Le Cahier est issu d’un moment d’écriture qui a pour support un cahier Conquérant de 90 pages à petits carreaux; il est manuscrit jusqu’au moment où je l’écris de nouveau , cette fois-ci sous la forme d’un texte.
J’y prône la possibilité donnée à l’écrivain de, tout en parlant de lui, tenir un discours pour autrui.
J’aime la forme “je”, qui a des principes d’identification auxquels je prête foi.
Fragment XXVII ou Nature
Nature. Lieu du lien. De l’éclatement invraisemblable de l’énergie céleste, telle qu’on la trouve dans une forêt, l’été, en communication avec les eaux des ruisseaux. Là, l’immobilité est ambiguë.
Force ancestrale des vieux chênes et courant de l’eau sans mémoire.
La nature ne se comprend que dans la relation, la liaison stupéfiante entre l’âme du promeneur et celle des vibrations des végétaux, leurs conversations.
Est-ce l’éternité ? Est-ce pareil à ce temps de mon voyage en Crète dont les plages et quelques heures nocturnes — non pas tout à fait, mais le dernier point du jour — qui entraînaient en moi deux sentiments : l’angoisse et la liberté, impressions se signalant avec une force étrange parfois au contact d’un soleil rouge sur des frondaisons bruissantes ?
Elle se dit, mais ne se prononce pas. Elle est faite de cycles très précis et chroniques, échappant à la verbalisation. Mais sans perdre sa qualité spirituelle.
En gros, elle signifie ce que je ressens, elle m’aide car la nature est faite de faces, de facettes, de plis, d’arêtes, de tranches, de cubes.
Dans le feuillage je vois l’action céleste, le sentier, l’échelle vers un pantocrator, ce qui n’existe pas au sujet du jardin, sorte de polissure équine, d’attention donnée à la robe des massifs perdant le flux immense des alliances et des textures où disparaît la merveille de la vision, son état brut, sa physionomie sauvage.

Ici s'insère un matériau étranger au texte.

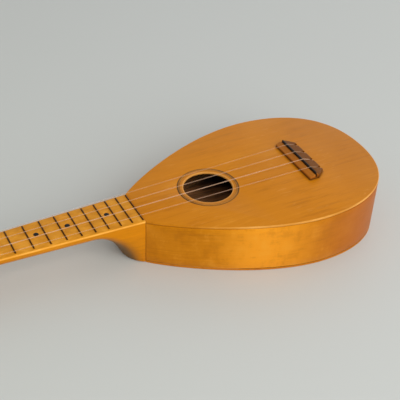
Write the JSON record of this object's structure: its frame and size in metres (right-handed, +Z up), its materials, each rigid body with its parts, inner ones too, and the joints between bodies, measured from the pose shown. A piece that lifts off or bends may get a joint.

Et même s’il faut prélever une partie infime du paysage de la forêt, sa puissance ne décroît pas car saisir quelque chose d’elle revient à comprendre le tout, la totalité expressive, muette, immobile et cependant racontant le temps.
Et cette absence de déchiffrement, cette impossible comptabilité des feuillages l’été, des couleurs l’hiver, revient à moi comme mystère. Serais-je un arbre dans mon lointain avatar ? Cette idée paraît drôle, mais je ne refuserais pas une incarnation dans un arbre millénaire, ayant traversé le temps historique des êtres humains et la continuité de la durée.